Der letzte blinde Fleck äußert sich in Starre der Mitarbeitenden durch nicht authentisches Führungsverhalten
Die Herausforderung in einem teils unsteten Umfeld ist die Balance zwischen Stabilität und Strukturen sowie Flexibilität und Skalierbarkeit. Doch Führung bedeutet genau dann Unterstützung und Halt zu geben, wenn's gebraucht wird (und nur dann).
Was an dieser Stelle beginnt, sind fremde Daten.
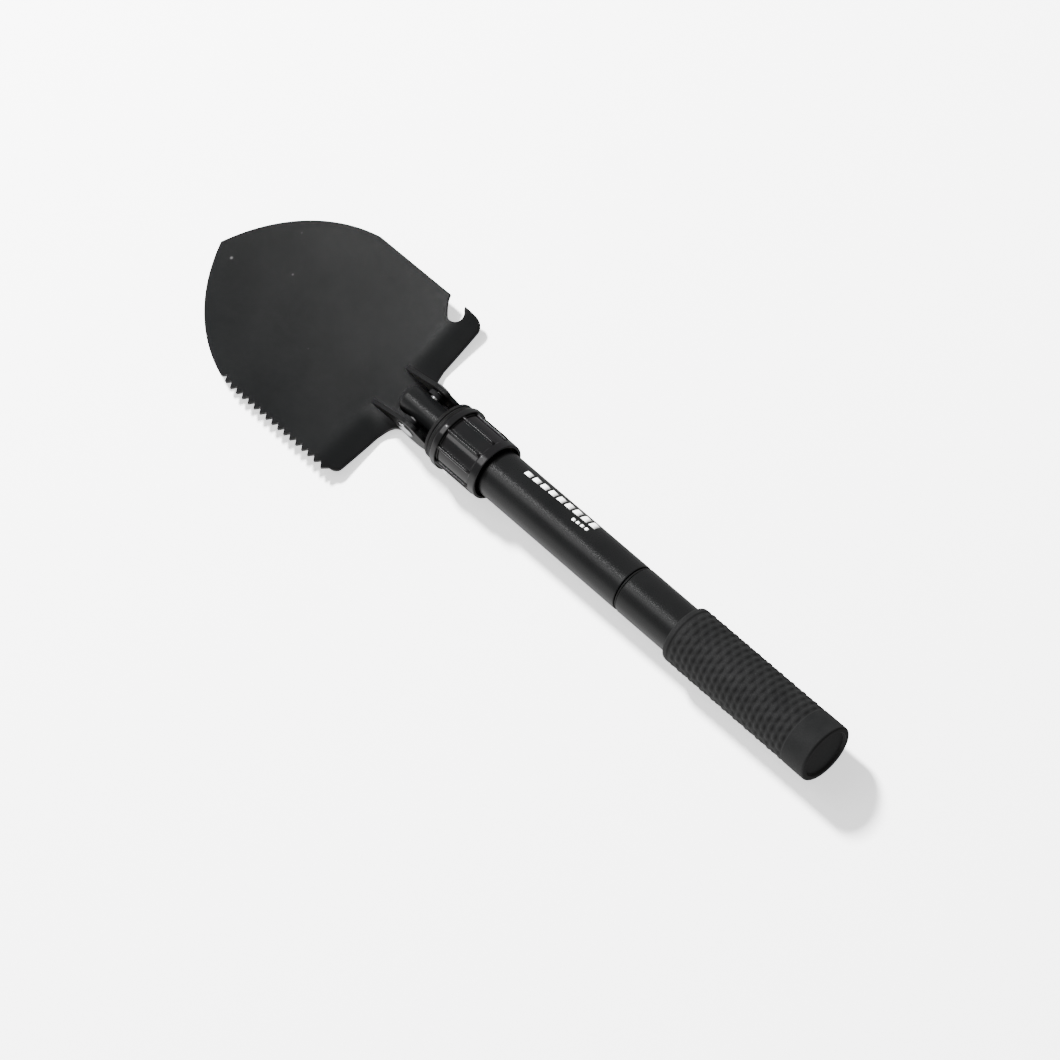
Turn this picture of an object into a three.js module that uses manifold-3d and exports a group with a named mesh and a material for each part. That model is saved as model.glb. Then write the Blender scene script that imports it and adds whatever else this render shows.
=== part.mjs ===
// Folding camp shovel: a pressed blade with a saw edge and a bottle opener, on a two-piece tube handle.
//
// Units are millimetres. While the pieces are made, the hinge rivet's axis is the Y axis and the handle's
// axis is the X axis: the blade's tip points to -X, the grip to +X, and the blade's hollow side faces +Z.
// The saw edge is on the -Y side and the bottle opener on the +Y side. At the end, the whole group is moved
// so that its origin is in the middle of the footprint, on the plane that the lowest point stands on.

import * as THREE from "three";
import { mergeVertices } from "three/addons/utils/BufferGeometryUtils.js";
import Module from "manifold-3d";

const wasm = await Module();
wasm.setup();

// ---------------------------------------------------------------- driving dimensions
const GAP = 0.3; // clearance between touching pieces
const PIECE_SIDES = 48; // facets round the larger turned pieces
const SMALL_SIDES = 32; // facets round the small turned pieces

// blade
const TIP_X = -153.7;
const HALF_WIDTH = 50.9;
const NOSE_END_X = -89; // where the nose arcs meet the straight sides
const NOSE_RADIUS = 86.7;
const SHEET = 2.0;
const CREASE_X = -27.6; // the shoulders bend down behind this line
const CREASE_Z = -9.6;
const CREASE_RADIUS = 4;
const FRONT_SLOPE = 0.036; // the blade drops slightly towards its tip
const SHOULDER_SLOPE = 0.36; // and the shoulders drop steeply behind the crease
const NECK_FLAT_Y = 8; // the middle of the neck stays flat to this half width
const BEND_FULL_Y = 22; // and the shoulders are fully bent from this one
const DISH = 3; // rise of the side edges above the middle
const SHOULDER_X = -16.2; // rear edge of the blade at its corners
const SHOULDER_FALL = 0.7; // the shoulders slope back this far
const SHOULDER_HALF_WIDTH = 22; // where they start to curve into the neck
const CORNER_RADIUS = 5.4; // rear corner on the opener side
const SAW_CORNER_RADIUS = 4; // and on the saw side
const NECK_X = -8.4; // rear end of the neck
const NECK_HALF_WIDTH = 12.3;

// saw edge
const TOOTH_PITCH = 4.37;
const TOOTH_DEPTH = 2.8;
const TOOTH_COUNT = 17;
const SAW_FRONT_X = -96.8;

// bottle opener
const NOTCH_X = -29.5; // centre of the round bottom of the notch
const NOTCH_Y = 45.5;
const NOTCH_RADIUS = 4.2;
const NOTCH_FRONT_X = -38.6; // where its curved front wall meets the side edge
const HOOK_X = -28; // the hook's point

// hinge
const EAR_INNER = 10; // half the space between the ears
const EAR_THICK = 2.2;
const WEB_RADIUS = 12.65; // inside of the web that joins the ears; the nose of the stem turns inside it
const EAR_NOSE_X = -26.7; // front end of the ear
const EAR_TOP_X = -2; // the straight top edge ends here
const EAR_TOP_Z = 7.4;
const EAR_PEAK_Z = 9.15;
const EAR_FLAT_X = 6.6; // rear end of the flat on top of the ear
const EAR_REAR_X = 9; // and of the chamfer behind it
const RIVET_RADIUS = 2.7;
const RIVET_HEAD_RADIUS = 4.8;
const RIVET_HEAD_HEIGHT = 1.7;
const SPACER_RADIUS = 4.6;
const BUSH_RADIUS = 4.0;
const STEM_RADIUS = 7.0;
const STEM_FRONT_X = -11.5;
const STEM_REAR_X = 62;
const STEM_NOSE_RADIUS = 3.2;

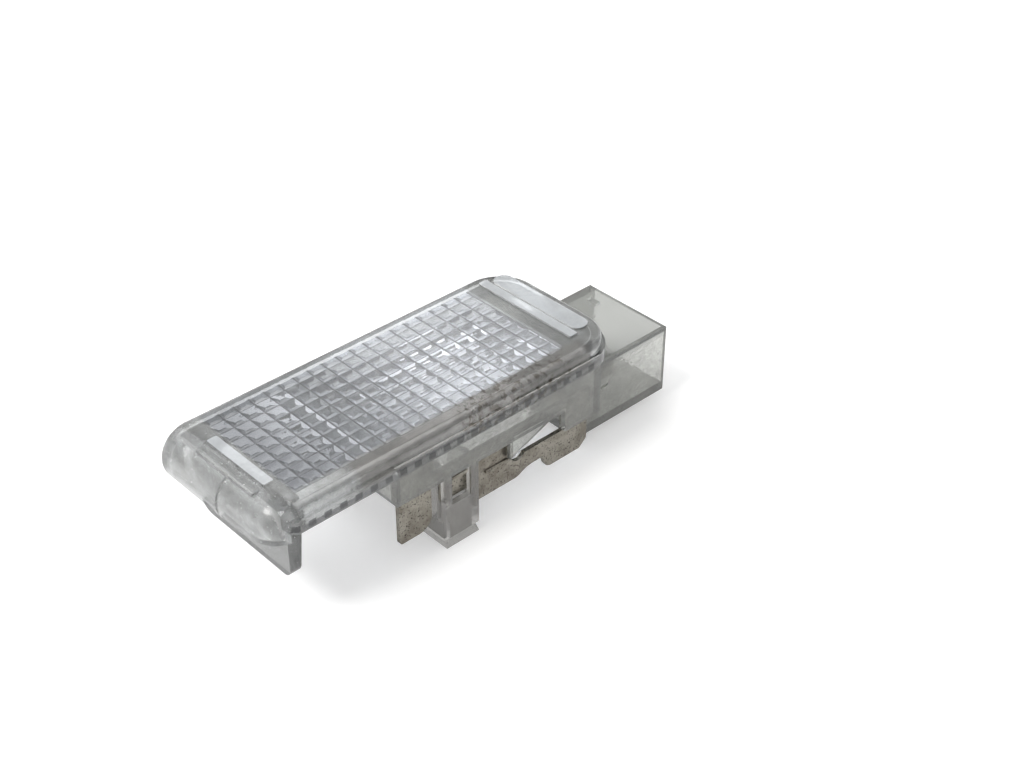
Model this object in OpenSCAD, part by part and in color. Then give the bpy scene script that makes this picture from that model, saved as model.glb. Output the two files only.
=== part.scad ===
// Snap-in courtesy light for a car interior: a clear prism lens on a clear
// housing, two sheet contacts, a wedge bulb and a two-way plug socket.
// X runs from the hooked nose to the socket, Z points out of the panel.
// The origin is the middle of the lens, on the plane where its rim meets the panel.

/* [Lens] */
// Length of the lens from nose to socket end
lens_l = 63; // [58:0.5:72]
// Width of the lens over its rim
lens_w = 26; // [24:0.5:32]
// Height of the lens face above the panel
lens_h = 3.9; // [3.6:0.1:6]
// Wall of the lens skirt
skirt_t = 1.6; // [1.2:0.1:2]
// Thickness of the clear face above the prisms
face_t = 1; // [0.8:0.1:1.4]
// Height of the proud rim
rim_h = 1.9; // [1.2:0.1:2.6]
// How far the rim stands out of the skirt
rim_proud = 0.4; // [0.2:0.1:0.8]
// Corner radius at the socket end
end_r = 6.5; // [4:0.5:9]
// Rounding of the face edge
edge_r = 1; // [0.6:0.1:1.4]

/* [Nose] */
// Radius of the rolled nose
nose_r = 4.5; // [3.6:0.1:5.5]
// How far the nose lip reaches below the panel face
lip_drop = 3.2; // [2:0.1:4]
// Reach of the hook plate below the panel face
hook_drop = 9.2; // [7:0.1:12]
// Thickness of the hook plate
hook_t = 2.4; // [1.6:0.1:3]
// Width of the hook plate
hook_w = 20.6; // [14:0.2:22]
// Width of the pry notch in the lip
pry_w = 2.6; // [1.5:0.1:4]
// How far the lip reaches below the panel face under the near corner
lip_near = 1.4; // [1:0.1:1.8]

/* [Face bars] */
// Height of the bars on the face
bar_h = 0.3; // [0.2:0.05:0.5]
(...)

Und wenn es vorkommt, dass Mitarbeitende mit Komplexität umgehen müssen und dennoch ihre Aufgaben meistern, sind Stabilität, Authentizität und eine gewisse Vorhersehbarkeit besonders wichtig. Gemeint ist damit Transparenz und Verlässlichkeit in der Führungsaufgabe und in Reaktionen, sodass gleiches Verhalten innerhalb der Mitarbeitenden-Führungsdynamik gleiche Reaktionen hervorbringt. Falls wiederkehrendes Verhalten unterschiedliche Konsequenzen von einer Führungskraft nach sich ziehen, werden Engagement und Anstrengung auf Dauer nicht mehr als sinnvoll und lohnend erachtet, da positive Konsequenzen nicht mehr erwartbar sind. Gemeint ist damit nicht das angepasste Handlungsvermögen im Rahmen von Reaktionen auf das Marktgeschehen und wirtschaftliche Aspekte (diese bedürfen klarer Kommunikation und Transparenz), es geht vielmehr um die Beziehung zwischen Mitarbeitenden und Führungskraft, und Reaktionen im Zusammenhang der disziplinarischen Führungsaufgabe. Denn als Resultat kann diese Situation zu Starre bei Mitarbeitenden führen: Engagement wird geringer, da es als sinnlos empfunden wird und daher ein Rückzug stattfindet. Die unstete Umgebung durch die Führungskraft führt zur Demotivation.